- THE EXERCISE: Exactly the lines from the one that contains "base_skin();" to the one that contains "zip(*points))), Vector(map(max, zip(*points)))", both lines included, should be copied, and no others.

- INFORMATION SUPPLIED:
>> BEGIN
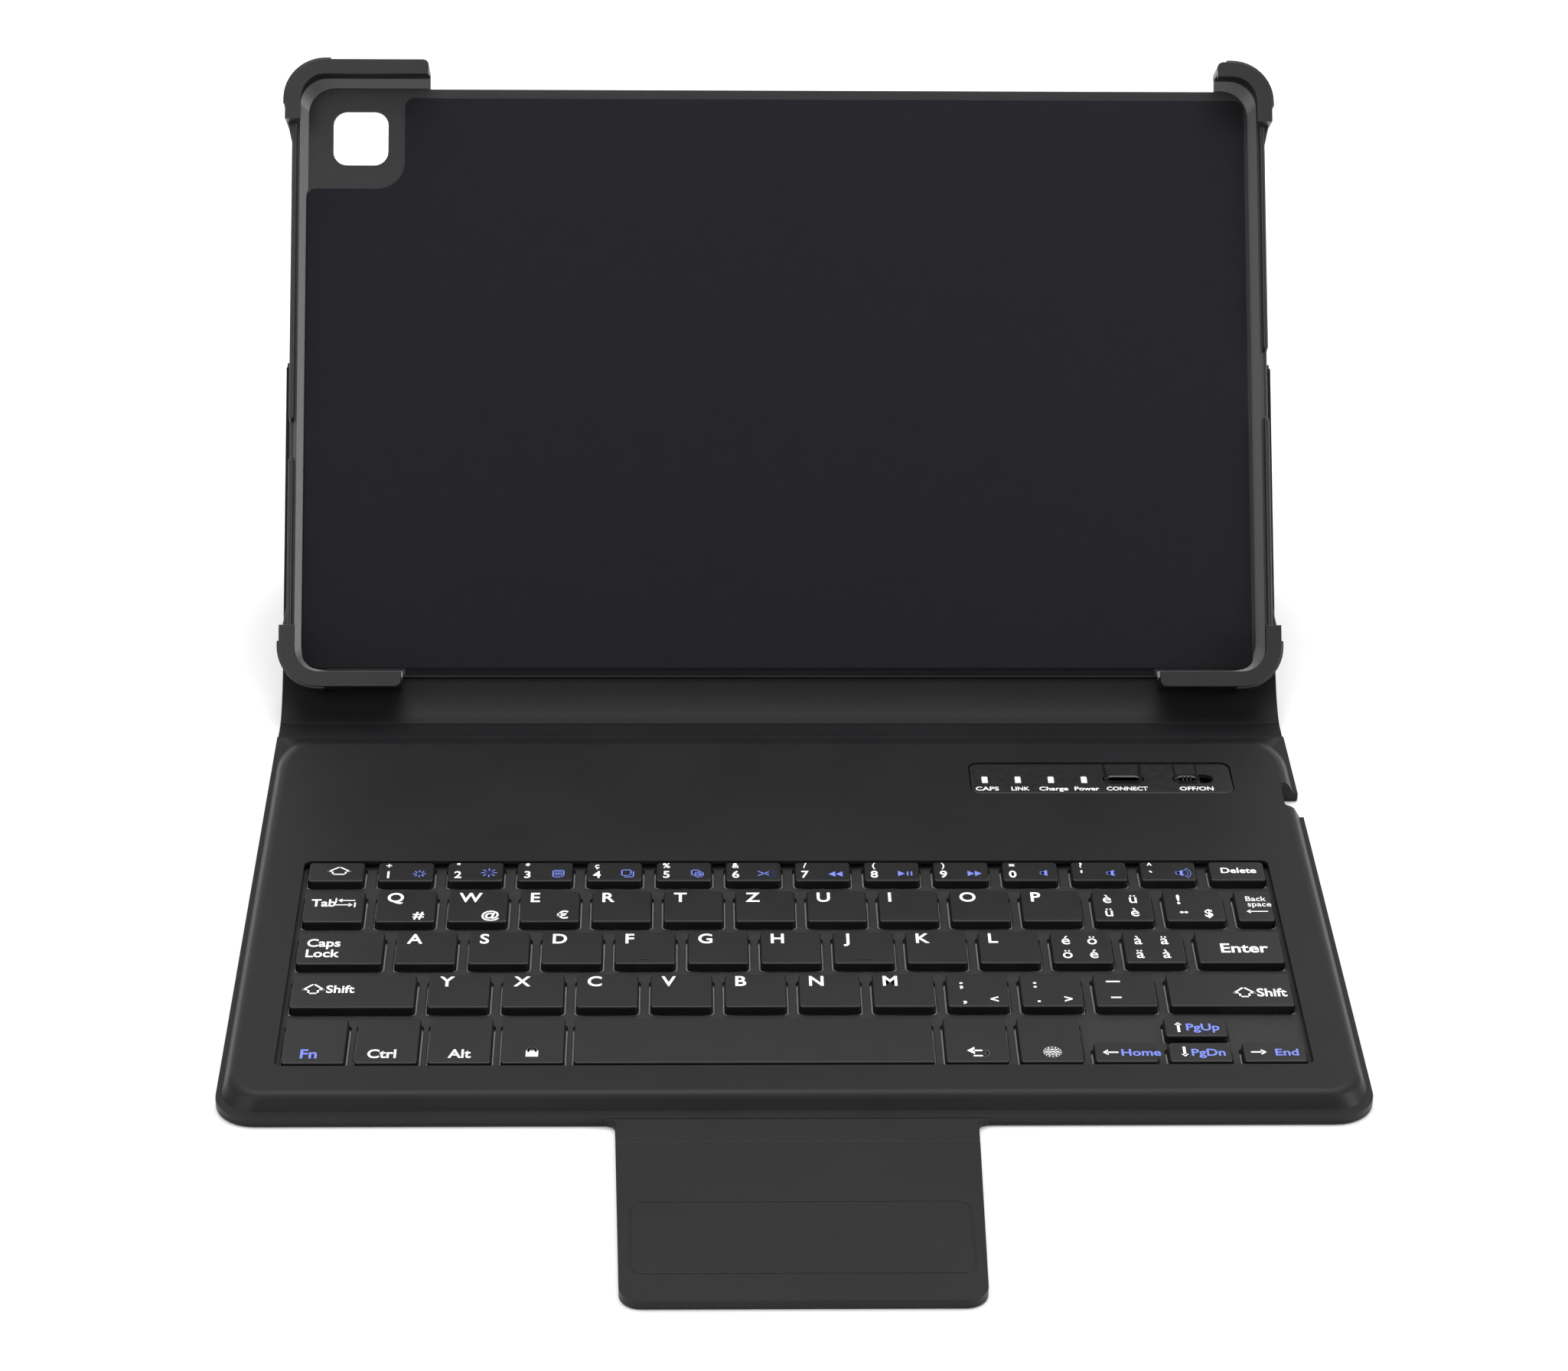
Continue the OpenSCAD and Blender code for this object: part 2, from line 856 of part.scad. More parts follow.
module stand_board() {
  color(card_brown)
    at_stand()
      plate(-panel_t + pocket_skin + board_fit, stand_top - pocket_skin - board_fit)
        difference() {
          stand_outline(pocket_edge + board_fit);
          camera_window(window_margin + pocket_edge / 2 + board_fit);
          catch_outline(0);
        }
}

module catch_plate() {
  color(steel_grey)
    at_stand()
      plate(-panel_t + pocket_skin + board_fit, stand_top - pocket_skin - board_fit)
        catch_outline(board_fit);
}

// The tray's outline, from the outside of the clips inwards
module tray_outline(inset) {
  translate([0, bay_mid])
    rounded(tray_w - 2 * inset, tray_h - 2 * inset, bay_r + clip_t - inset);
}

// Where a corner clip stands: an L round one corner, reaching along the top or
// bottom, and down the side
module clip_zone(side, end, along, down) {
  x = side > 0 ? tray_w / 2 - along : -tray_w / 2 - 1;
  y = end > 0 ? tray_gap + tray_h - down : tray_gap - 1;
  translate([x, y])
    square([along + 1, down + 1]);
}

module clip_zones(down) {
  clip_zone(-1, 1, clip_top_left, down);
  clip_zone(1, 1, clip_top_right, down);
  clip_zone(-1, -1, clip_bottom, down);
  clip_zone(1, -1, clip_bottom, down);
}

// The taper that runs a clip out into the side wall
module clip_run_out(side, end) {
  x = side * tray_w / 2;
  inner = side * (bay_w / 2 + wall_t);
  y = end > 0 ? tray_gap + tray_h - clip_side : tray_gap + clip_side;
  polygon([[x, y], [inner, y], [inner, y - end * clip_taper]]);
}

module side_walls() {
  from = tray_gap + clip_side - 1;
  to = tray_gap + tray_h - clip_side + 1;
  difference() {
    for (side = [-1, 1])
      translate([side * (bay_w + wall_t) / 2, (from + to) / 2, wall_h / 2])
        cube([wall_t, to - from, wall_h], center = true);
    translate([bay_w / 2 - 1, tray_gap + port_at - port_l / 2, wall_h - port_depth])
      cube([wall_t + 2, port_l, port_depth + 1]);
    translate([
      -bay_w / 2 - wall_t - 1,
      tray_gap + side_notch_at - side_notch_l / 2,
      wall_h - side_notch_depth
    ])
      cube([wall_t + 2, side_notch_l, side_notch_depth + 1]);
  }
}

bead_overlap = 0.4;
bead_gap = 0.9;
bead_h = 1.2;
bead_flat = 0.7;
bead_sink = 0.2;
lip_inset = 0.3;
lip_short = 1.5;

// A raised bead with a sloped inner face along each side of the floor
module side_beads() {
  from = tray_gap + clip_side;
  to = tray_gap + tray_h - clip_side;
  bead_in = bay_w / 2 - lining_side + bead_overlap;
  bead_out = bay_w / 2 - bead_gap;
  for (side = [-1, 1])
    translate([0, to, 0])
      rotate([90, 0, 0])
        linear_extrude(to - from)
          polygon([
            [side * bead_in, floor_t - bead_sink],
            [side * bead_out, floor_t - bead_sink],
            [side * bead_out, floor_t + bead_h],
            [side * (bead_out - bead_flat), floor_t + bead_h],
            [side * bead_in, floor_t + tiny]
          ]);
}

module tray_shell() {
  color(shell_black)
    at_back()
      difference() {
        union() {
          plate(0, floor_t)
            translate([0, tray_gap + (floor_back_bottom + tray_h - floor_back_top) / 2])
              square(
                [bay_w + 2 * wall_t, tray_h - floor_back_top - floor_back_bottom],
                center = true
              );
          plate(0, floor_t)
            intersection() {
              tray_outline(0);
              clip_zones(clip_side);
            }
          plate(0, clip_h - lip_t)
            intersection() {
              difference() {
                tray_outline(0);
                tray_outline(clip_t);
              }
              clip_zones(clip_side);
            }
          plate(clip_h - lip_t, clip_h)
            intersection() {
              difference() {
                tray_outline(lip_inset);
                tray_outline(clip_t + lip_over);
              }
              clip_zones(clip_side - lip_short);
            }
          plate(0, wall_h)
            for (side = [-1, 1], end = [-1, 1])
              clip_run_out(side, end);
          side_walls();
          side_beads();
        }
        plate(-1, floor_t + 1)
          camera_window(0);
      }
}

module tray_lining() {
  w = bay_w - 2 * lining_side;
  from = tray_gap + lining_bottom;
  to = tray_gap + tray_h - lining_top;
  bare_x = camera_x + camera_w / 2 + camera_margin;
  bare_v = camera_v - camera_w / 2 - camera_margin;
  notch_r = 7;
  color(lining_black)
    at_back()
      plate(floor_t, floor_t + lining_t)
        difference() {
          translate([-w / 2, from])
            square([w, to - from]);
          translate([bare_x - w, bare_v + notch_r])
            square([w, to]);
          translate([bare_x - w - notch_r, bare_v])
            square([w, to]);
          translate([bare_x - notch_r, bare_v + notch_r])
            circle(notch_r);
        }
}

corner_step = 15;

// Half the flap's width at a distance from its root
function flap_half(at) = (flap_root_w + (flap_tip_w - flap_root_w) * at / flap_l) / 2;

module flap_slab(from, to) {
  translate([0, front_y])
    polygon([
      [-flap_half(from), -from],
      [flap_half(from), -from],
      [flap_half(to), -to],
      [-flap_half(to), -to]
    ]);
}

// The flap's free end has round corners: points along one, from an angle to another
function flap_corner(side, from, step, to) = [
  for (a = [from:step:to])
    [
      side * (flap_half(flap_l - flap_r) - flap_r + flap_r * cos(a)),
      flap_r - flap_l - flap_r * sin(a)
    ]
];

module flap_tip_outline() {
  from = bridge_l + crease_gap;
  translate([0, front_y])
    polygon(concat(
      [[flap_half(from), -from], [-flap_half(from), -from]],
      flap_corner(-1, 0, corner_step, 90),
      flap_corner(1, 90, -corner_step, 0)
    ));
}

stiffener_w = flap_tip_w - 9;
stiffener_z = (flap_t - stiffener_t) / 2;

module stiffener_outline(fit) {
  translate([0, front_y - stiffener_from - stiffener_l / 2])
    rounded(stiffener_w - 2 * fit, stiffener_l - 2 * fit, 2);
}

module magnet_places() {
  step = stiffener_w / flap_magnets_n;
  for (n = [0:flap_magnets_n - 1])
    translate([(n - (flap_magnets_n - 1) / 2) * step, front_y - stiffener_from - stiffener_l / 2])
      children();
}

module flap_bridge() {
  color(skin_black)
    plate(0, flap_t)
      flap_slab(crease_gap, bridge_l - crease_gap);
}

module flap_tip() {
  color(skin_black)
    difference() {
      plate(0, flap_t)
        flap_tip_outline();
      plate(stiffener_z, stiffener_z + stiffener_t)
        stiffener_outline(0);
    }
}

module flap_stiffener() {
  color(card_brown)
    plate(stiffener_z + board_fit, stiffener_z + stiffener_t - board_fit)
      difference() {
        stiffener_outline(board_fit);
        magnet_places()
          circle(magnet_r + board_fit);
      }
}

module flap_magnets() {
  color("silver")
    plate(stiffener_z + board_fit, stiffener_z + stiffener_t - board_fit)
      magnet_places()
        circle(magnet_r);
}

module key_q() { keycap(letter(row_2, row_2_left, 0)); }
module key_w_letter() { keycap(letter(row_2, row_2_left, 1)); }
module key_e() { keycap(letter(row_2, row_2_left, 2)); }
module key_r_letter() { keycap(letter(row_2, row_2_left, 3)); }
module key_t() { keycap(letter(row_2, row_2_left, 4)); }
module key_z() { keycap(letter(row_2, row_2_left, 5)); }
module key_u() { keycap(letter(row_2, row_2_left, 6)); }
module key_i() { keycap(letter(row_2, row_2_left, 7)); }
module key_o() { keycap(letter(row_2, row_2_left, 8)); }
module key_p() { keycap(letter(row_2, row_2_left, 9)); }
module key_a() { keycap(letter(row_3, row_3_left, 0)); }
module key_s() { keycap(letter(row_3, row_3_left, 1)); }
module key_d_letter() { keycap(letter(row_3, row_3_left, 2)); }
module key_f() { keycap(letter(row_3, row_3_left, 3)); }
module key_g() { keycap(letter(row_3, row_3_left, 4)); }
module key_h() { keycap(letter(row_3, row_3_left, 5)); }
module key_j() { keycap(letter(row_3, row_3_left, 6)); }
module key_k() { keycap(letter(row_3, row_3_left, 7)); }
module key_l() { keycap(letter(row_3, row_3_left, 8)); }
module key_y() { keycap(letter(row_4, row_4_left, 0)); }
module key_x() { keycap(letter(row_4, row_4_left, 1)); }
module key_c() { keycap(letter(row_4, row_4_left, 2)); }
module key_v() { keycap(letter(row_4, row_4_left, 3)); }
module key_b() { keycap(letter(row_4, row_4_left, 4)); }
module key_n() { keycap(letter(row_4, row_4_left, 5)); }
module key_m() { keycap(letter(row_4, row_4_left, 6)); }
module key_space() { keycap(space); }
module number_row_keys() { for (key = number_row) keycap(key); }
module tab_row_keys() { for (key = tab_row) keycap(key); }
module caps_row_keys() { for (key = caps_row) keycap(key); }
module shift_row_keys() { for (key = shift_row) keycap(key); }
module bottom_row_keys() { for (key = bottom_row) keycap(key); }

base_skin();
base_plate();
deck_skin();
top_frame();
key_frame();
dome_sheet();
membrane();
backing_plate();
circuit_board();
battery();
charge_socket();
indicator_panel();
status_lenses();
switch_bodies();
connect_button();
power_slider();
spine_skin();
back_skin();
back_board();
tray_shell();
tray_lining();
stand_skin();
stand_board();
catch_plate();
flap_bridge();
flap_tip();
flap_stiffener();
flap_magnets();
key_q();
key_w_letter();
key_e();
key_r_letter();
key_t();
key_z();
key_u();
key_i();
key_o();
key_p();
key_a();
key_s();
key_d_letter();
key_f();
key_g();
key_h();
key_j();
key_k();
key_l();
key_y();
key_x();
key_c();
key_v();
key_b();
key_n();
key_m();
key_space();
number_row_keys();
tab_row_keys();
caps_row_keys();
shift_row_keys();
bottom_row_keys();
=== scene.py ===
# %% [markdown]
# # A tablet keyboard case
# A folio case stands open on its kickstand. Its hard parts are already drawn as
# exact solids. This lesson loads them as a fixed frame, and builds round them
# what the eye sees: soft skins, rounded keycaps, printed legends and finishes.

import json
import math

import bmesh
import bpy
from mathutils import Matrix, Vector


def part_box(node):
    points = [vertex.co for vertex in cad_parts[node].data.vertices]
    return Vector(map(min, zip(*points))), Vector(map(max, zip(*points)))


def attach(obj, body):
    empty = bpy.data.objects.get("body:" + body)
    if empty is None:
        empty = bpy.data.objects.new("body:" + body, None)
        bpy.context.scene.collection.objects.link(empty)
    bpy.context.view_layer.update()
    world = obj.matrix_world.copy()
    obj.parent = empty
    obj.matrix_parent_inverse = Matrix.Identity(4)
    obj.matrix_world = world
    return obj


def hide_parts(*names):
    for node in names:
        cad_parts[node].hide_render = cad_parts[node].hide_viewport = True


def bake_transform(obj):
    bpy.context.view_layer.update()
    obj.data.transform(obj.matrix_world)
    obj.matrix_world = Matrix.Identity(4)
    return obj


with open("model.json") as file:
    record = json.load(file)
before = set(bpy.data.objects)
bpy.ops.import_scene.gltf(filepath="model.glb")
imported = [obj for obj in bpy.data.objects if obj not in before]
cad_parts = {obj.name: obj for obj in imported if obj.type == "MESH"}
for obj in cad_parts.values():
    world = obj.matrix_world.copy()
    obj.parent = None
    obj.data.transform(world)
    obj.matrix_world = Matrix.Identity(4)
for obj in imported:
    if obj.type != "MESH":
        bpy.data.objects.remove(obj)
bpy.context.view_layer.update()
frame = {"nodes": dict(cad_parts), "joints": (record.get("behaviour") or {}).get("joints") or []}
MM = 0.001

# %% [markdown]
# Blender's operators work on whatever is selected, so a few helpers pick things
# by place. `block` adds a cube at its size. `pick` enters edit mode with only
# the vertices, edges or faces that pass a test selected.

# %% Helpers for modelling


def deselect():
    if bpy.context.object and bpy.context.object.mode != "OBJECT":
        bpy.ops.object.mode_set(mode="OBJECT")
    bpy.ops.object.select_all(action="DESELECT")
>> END
- ANSWER TO THE EXERCISE:
base_skin();
base_plate();
deck_skin();
top_frame();
key_frame();
dome_sheet();
membrane();
backing_plate();
circuit_board();
battery();
charge_socket();
indicator_panel();
status_lenses();
switch_bodies();
connect_button();
power_slider();
spine_skin();
back_skin();
back_board();
tray_shell();
tray_lining();
stand_skin();
stand_board();
catch_plate();
flap_bridge();
flap_tip();
flap_stiffener();
flap_magnets();
key_q();
key_w_letter();
key_e();
key_r_letter();
key_t();
key_z();
key_u();
key_i();
key_o();
key_p();
key_a();
key_s();
key_d_letter();
key_f();
key_g();
key_h();
key_j();
key_k();
key_l();
key_y();
key_x();
key_c();
key_v();
key_b();
key_n();
key_m();
key_space();
number_row_keys();
tab_row_keys();
caps_row_keys();
shift_row_keys();
bottom_row_keys();
=== scene.py ===
# %% [markdown]
# # A tablet keyboard case
# A folio case stands open on its kickstand. Its hard parts are already drawn as
# exact solids. This lesson loads them as a fixed frame, and builds round them
# what the eye sees: soft skins, rounded keycaps, printed legends and finishes.

import json
import math

import bmesh
import bpy
from mathutils import Matrix, Vector


def part_box(node):
    points = [vertex.co for vertex in cad_parts[node].data.vertices]
    return Vector(map(min, zip(*points))), Vector(map(max, zip(*points)))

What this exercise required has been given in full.